*TASK DESCRIPTION*: Using the listing below, report all lines holding the word "that".
# # # #
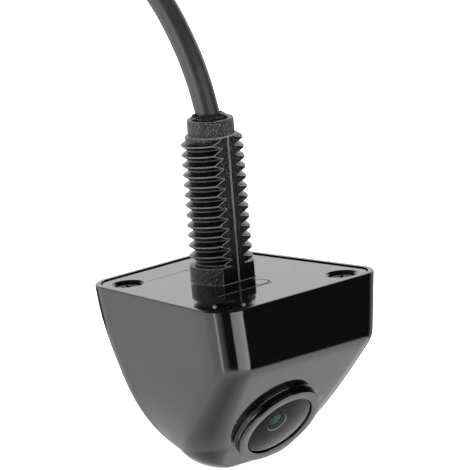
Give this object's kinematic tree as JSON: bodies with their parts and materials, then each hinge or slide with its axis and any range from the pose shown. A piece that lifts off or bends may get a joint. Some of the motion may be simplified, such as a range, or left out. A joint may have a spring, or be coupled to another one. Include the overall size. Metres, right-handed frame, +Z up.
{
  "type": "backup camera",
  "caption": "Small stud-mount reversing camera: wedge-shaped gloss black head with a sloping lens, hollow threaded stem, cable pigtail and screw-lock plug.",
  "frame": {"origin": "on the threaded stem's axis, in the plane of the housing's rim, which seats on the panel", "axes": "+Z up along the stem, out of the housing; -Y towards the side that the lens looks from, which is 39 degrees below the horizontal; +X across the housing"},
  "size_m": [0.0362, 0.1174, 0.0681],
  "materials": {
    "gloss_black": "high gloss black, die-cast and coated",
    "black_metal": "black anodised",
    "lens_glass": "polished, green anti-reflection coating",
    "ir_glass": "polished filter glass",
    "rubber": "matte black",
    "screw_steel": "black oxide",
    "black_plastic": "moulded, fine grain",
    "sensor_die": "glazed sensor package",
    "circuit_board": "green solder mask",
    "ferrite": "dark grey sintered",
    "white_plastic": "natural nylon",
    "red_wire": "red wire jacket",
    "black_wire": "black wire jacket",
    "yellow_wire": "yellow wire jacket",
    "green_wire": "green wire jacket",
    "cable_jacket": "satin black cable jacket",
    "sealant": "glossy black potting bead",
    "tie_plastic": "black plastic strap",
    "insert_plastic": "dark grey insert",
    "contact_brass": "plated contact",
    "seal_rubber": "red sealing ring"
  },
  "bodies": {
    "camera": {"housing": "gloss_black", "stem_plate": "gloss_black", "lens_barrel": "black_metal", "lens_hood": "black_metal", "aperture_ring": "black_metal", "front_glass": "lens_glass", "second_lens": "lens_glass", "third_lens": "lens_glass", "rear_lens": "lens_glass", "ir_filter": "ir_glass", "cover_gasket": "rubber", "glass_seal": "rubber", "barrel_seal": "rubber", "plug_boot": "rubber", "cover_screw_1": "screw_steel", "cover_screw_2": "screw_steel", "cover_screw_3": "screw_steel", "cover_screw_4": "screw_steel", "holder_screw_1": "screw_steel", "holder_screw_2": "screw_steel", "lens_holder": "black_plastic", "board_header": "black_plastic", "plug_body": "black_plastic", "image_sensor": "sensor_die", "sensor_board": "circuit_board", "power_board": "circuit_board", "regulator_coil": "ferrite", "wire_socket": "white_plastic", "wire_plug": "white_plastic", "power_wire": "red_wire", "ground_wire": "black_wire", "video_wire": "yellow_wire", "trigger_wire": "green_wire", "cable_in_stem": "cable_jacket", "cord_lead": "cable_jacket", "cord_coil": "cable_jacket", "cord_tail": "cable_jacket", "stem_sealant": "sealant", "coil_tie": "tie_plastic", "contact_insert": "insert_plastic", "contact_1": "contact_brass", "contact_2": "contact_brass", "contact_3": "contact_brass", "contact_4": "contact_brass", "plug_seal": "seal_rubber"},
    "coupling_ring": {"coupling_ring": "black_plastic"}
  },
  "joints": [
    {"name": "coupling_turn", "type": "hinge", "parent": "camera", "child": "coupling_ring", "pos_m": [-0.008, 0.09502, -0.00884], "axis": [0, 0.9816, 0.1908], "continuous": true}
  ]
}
# # # #
*RESULT FOR THIS TASK*:
Give this object's kinematic tree as JSON: bodies with their parts and materials, then each hinge or slide with its axis and any range from the pose shown. A piece that lifts off or bends may get a joint. Some of the motion may be simplified, such as a range, or left out. A joint may have a spring, or be coupled to another one. Include the overall size. Metres, right-handed frame, +Z up.
  "frame": {"origin": "on the threaded stem's axis, in the plane of the housing's rim, which seats on the panel", "axes": "+Z up along the stem, out of the housing; -Y towards the side that the lens looks from, which is 39 degrees below the horizontal; +X across the housing"},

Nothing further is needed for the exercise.